The email was followed up with a blog post by Kirstie Foster, Director of External Communications for General Mills, who confirmed the removal after objections raised by a “misreading” of the change in Minnesota-based company’s terms and conditions. While the maker of brands such as Cheerios, Betty Crocker, and Green Giant still support arbitration as a method of streamlining customer complaints, Ms. Foster apologized on behalf of the company and assured the public that no arbitration clause had been enforced. Credit card and mobile phone companies have increasingly introduced arbitration requirements into customer contracts since the Supreme Court’s 2011 ATT v. Concepcion decision, limiting consumers’ ability to file class action lawsuits. Advocacy groups argue that arbitration eliminates certain consumer protections provided in class action suits. General Mills would have been the first major food manufacturer to include an arbitration clause in its terms and conditions.
T = Technicals on the Stock Chart are Strong
General Mills stock has been surging higher over the past couple of years. The stock is currently trading near all time highs and looks poised to continue. Analyzing the price trend and its strength can be done using key simple moving averages. What are the key moving averages? The 50-day (pink), 100-day (blue), and 200-day (yellow) simple moving averages. As seen in the daily price chart below, General Mills is trading above its rising key averages which signal neutral to bullish price action in the near-term.
Clik here to view.

Source: Thinkorswim
Taking a look at the implied volatility (red) and implied volatility skew levels of General Mills options may help determine if investors are bullish, neutral, or bearish.
Implied Volatility (IV) |
30-Day IV Percentile |
90-Day IV Percentile |
|
General Mills options |
15.51% |
6% |
4% |
What does this mean? This means that investors or traders are buying a minimal amount of call and put options contracts, as compared to the last 30 and 90 trading days.
Put IV Skew |
Call IV Skew |
|
May Options |
Flat |
Average |
June Options |
Flat |
Average |
As of today, there is an average demand from call buyers or sellers and low demand by put buyers or high demand by put sellers, all neutral to bullish over the next two months. To summarize, investors are buying a minimal amount of call and put option contracts and are leaning neutral to bullish over the next two months.

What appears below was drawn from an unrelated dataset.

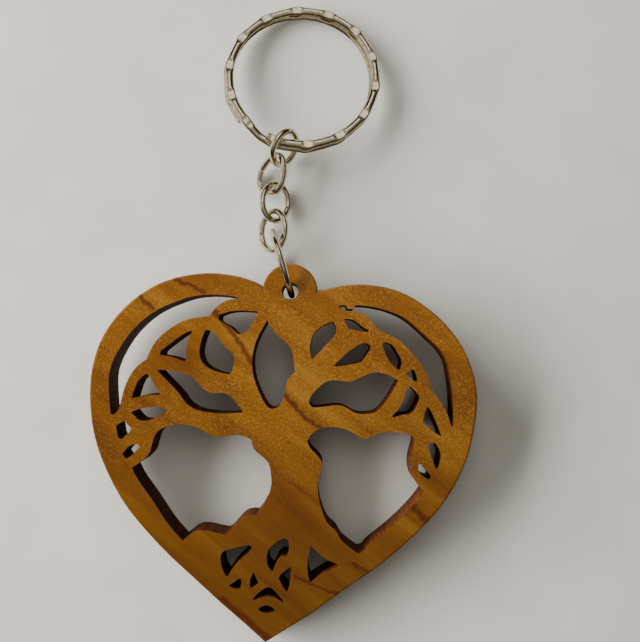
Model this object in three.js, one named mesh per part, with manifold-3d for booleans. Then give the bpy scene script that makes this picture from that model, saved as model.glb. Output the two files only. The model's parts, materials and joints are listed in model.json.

On the next page, let’s take a look at the earnings and revenue growth rates and the conclusion.
E = Earnings Are Mixed Quarter-Over-Quarter
Rising stock prices are often strongly correlated with rising earnings and revenue growth rates. Also, the last four quarterly earnings announcement reactions help gauge investor sentiment on General Mills’s stock. What do the last four quarterly earnings and revenue growth (Y-O-Y) figures for General Mills look like and more importantly, how did the markets like these numbers?
2013 Q4 |
2013 Q3 |
2013 Q2 |
2013 Q1 |
|
Earnings Growth (Y-O-Y) |
6.67% |
2.44% |
-14.63% |
12.24% |
Revenue Growth (Y-O-Y) |
-1.22% |
-0.12% |
7.95% |
8.48% |
Earnings Reaction |
0.05% |
0.30% |
0.74% |
-0.47% |
General Mills has seen increasing earnings and mixed revenue figures over the last four quarters. From these numbers, the markets have had conflicting feelings about General Mills’s recent earnings announcements.
P = Average Relative Performance Versus Peers and Sector
How has General Mills stock done relative to its peers, Post Holdings (NYSE:POST), Kellogg (NYSE:K), PepsiCo. (NYSE:PEP), and sector?
General Mills |
Post Holdings |
Kellogg |
PepsiCo. |
Sector |
|
Year-to-Date Return |
5.09% |
9.58% |
8.95% |
2.83% |
7.61% |
General Mills has been an average performer, year-to-date.
Conclusion
General Mills produces and markets branded consumer foods in the United States and internationally. The company announced via email on Saturday night that the company had removed a newly introduced arbitration clause from its site that would have reduced consumers’ ability to sue the food producer. The stock has been surging higher over the past couple of years and is currently trading near all-time highs. Over the past four quarters, earnings have been increasing while revenue figures have been mixed, which has produced conflicting feelings among investors. Relative to its peers and sector, General Mills has been an average performer year-to-date. WAIT AND SEE what General Mills does this quarter.